Angka statistik tahun 1973 menunjukkan bahwa jumlah penduduk Muslim dunia
adalah 500 juta; sekarang, angka ini telah mencapai 1,5 miliar. Kini, setiap
empat orang salah satunya adalah Muslim. Bukanlah mustahil bahwa jumlah
penduduk Muslim akan terus bertambah dan Islam akan menjadi agama terbesar di
dunia. Peningkatan yang terus-menerus ini bukan hanya dikarenakan jumlah
penduduk yang terus bertambah di negara-negara Muslim, tapi juga jumlah
orang-orang mualaf yang baru memeluk Islam yang terus meningkat, suatu fenomena
yang menonjol, terutama setelah serangan terhadap World Trade Center pada
tanggal 11 September 2001. Serangan ini, yang dikutuk oleh setiap orang,
terutama umat Muslim, tiba-tiba saja telah mengarahkan perhatian orang
(khususnya warga Amerika) kepada Islam.

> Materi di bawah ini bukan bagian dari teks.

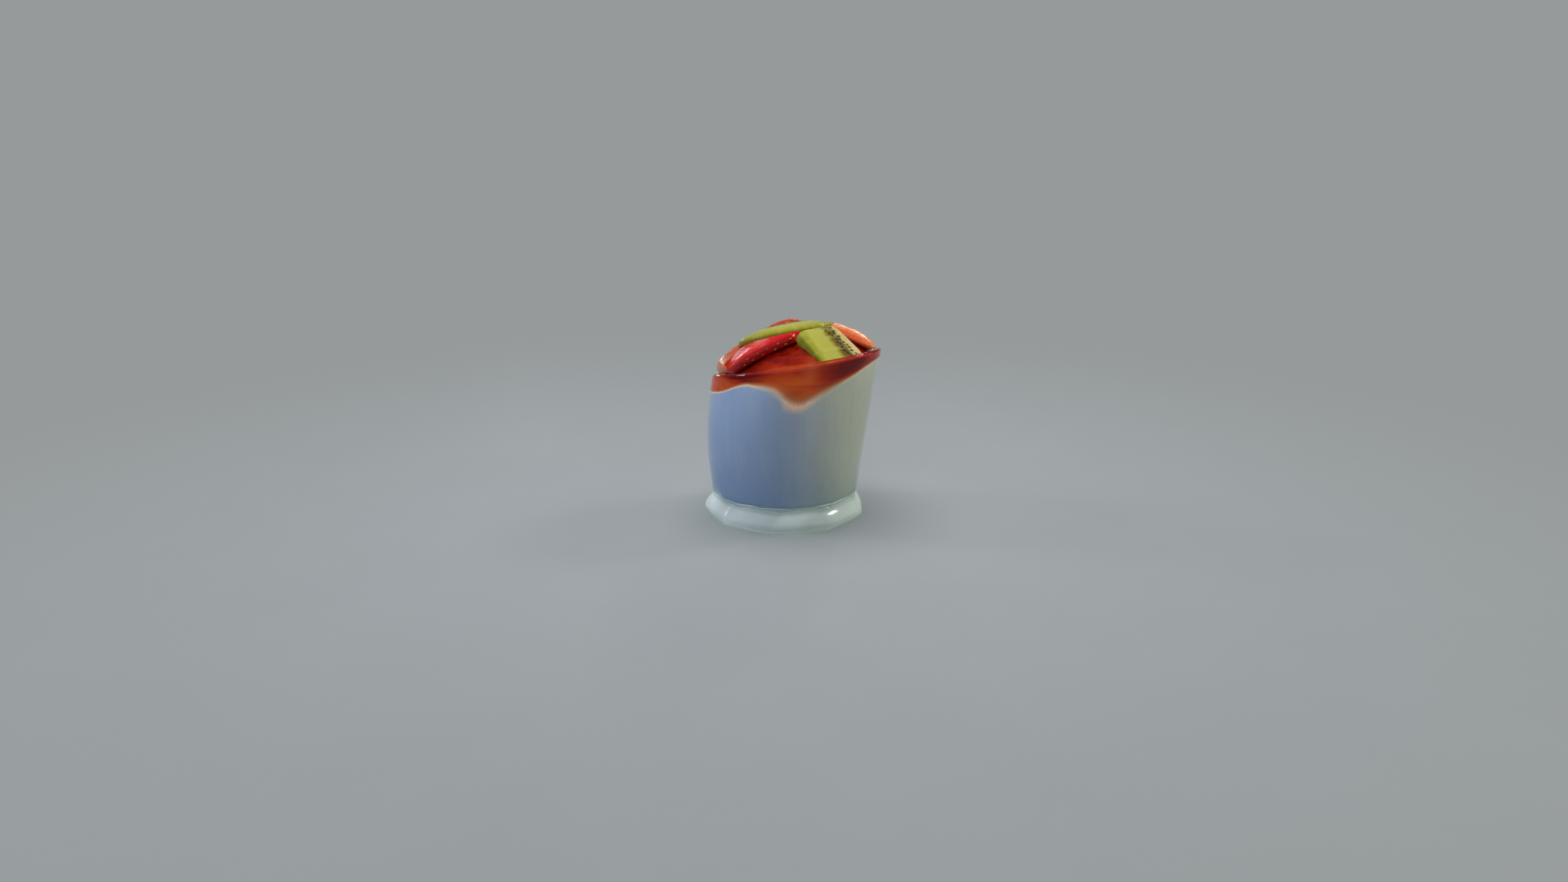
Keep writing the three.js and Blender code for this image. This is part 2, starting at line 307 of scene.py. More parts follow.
def smooth_mound(x, y):
    """Height of the heaped sauce without its lumps."""
    away = np.minimum(np.hypot(x - MOUND_X, y), MOUND_R)
    ball = (MOUND_R**2 + MOUND**2) / (2 * MOUND)
    dome = np.sqrt(ball**2 - away**2) - (ball - MOUND)
    return lip_plane(x, y) - SAUCE_BELOW_LIP + dome


def mound(x, y):
    coarse = np.sin(0.52 * x + 1.1) * np.cos(0.47 * y - 0.4)
    fine = np.sin(0.9 * x - 0.8 * y + 2.3) * np.cos(0.75 * x + 0.95 * y)
    calm = 1 - smoothstep(np.hypot(x - MOUND_X, y) / MOUND_R, 0.82, 0.98)
    return smooth_mound(x, y) + LUMP * (coarse + 0.7 * fine) * calm


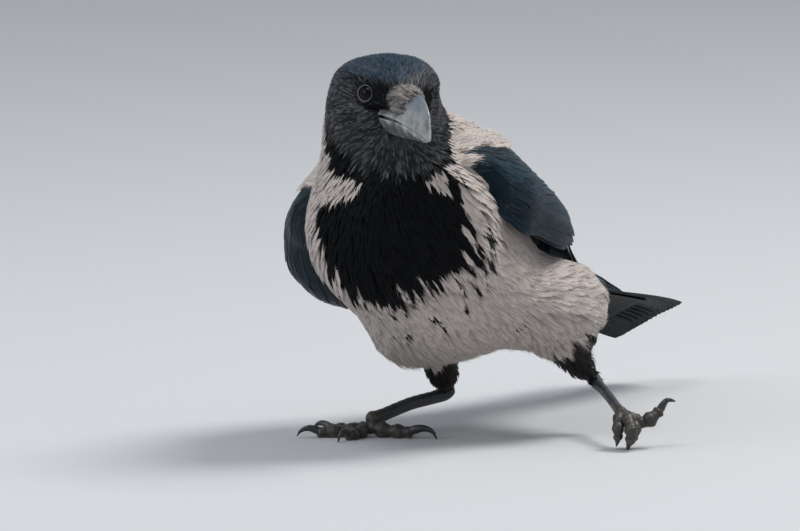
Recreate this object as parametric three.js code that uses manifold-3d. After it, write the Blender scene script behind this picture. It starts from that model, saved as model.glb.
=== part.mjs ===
// Hooded crow (Corvus cornix), life size, in mid step with its head turned to the left.
// Millimetres, +Z up. The bird heads along -Y, so its left side is +X.
// Until the last lines the origin is on the floor under the ball of the right foot.

import * as THREE from "three";
import { mergeVertices } from "three/addons/utils/BufferGeometryUtils.js";
import Module from "manifold-3d";

const wasm = await Module();
wasm.setup();

const radians = THREE.MathUtils.degToRad;
const clamp = THREE.MathUtils.clamp;
const smoothstep = THREE.MathUtils.smoothstep;
const lerp = THREE.MathUtils.lerp;

// ---------------------------------------------------------------- driving dimensions

const gap = 0.3; // clearance between neighbouring pieces

// trunk: the wrists of the folded wings give its origin
const wristHeight = 153.2;
const wristForward = 46;
const wristAside = 35.5;
const backSlope = radians(21); // tail end lower
const trunkRoll = radians(13); // right side lower

// head
const headHeight = 197;
const headForward = 69.5;
const headAside = 45;
const headTurn = radians(44.5); // to the bird's left
const headDip = radians(2.2);
const headTilt = radians(6.5); // left side lower
const eyeRadius = 6.4;
const eyeForward = 14.2;
const eyeAside = 15.2;
const eyeRise = 3.4;
const rimRadius = 6.6;
const rimOut = 6.6; // how far in front of the eye's middle the rim's hollow lies

// bill, along the head's own forward axis
const gapeForward = 21;
const gapeDrop = -6.5;
const billTipForward = 79.8;
const billTipDrop = -12.4;
const billDepth = 19;
const billHalfWidth = 8.4;
const gapeHalfWidth = 11;
const mouthGap = 0.5;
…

Orang di Barat berbicara banyak tentang
agama macam apakah Islam itu, apa yang dikatakan Al Quran, kewajiban apakah
yang harus dilaksanakan sebagai seorang Muslim, dan bagaimana kaum Muslim
dituntut melaksanakan urusan dalam kehidupannya. Ketertarikan ini secara
alamiah telah mendorong peningkatan jumlah warga dunia yang berpaling kepada
Islam. Demikianlah, perkiraan yang umum terdengar pasca peristiwa 11 September
2001 bahwa “serangan ini akan mengubah alur sejarah dunia”, dalam beberapa hal,
telah mulai nampak kebenarannya. Proses kembali kepada nilai-nilai agama dan
spiritual, yang dialami dunia sejak lama, telah menjadi keberpalingan kepada
Islam.
Hal
luar biasa yang sesungguhnya sedang terjadi dapat diamati ketika kita
mempelajari perkembangan tentang kecenderungan ini, yang mulai kita ketahui
melalui surat-surat kabar maupun berita-berita di televisi. Perkembangan ini,
yang umumnya dilaporkan sekedar sebagai sebuah bagian dari pokok bahasan hari
itu, sebenarnya adalah petunjuk sangat penting bahwa nilai-nilai ajaran Islam
telah mulai tersebar sangat pesat di seantero dunia. Di belahan dunia Islam lainnya,
Islam berada pada titik perkembangan pesat di Eropa. Perkembangan ini telah
menarik perhatian yang lebih besar di tahun-tahun belakangan, sebagaimana
ditunjukkan oleh banyak tesis, laporan, dan tulisan seputar “kedudukan kaum
Muslim di Eropa” dan “dialog antara masyarakat Eropa dan umat Muslim.”
Beriringan
dengan berbagai laporan akademis ini, media massa telah sering menyiarkan
berita tentang Islam dan Muslim. Penyebab ketertarikan ini adalah perkembangan
yang terus-menerus mengenai angka populasi Muslim di Eropa, dan peningkatan ini
tidak dapat dianggap hanya disebabkan oleh imigrasi. Meskipun imigrasi
dipastikan memberi pengaruh nyata pada pertumbuhan populasi umat Islam, namun
banyak peneliti mengungkapkan bahwa permasalahan ini dikarenakan sebab lain:
angka perpindahan agama yang tinggi. Suatu kisah yang ditayangkan NTV News pada
tanggal 20 Juni 2004 dengan judul “Islam adalah agama yang berkembang paling
pesat di Eropa” membahas laporan yang dikeluarkan oleh badan intelejen domestik
Prancis. Laporan tersebut menyatakan bahwa jumlah orang mualaf yang memeluk
Islam di negara-negara Barat semakin terus bertambah, terutama pasca peristiwa
serangan 11 September. Misalnya, jumlah orang mualaf yang memeluk Islam di
Prancis meningkat sebanyak 30 hingga 40 ribu di tahun lalu saja.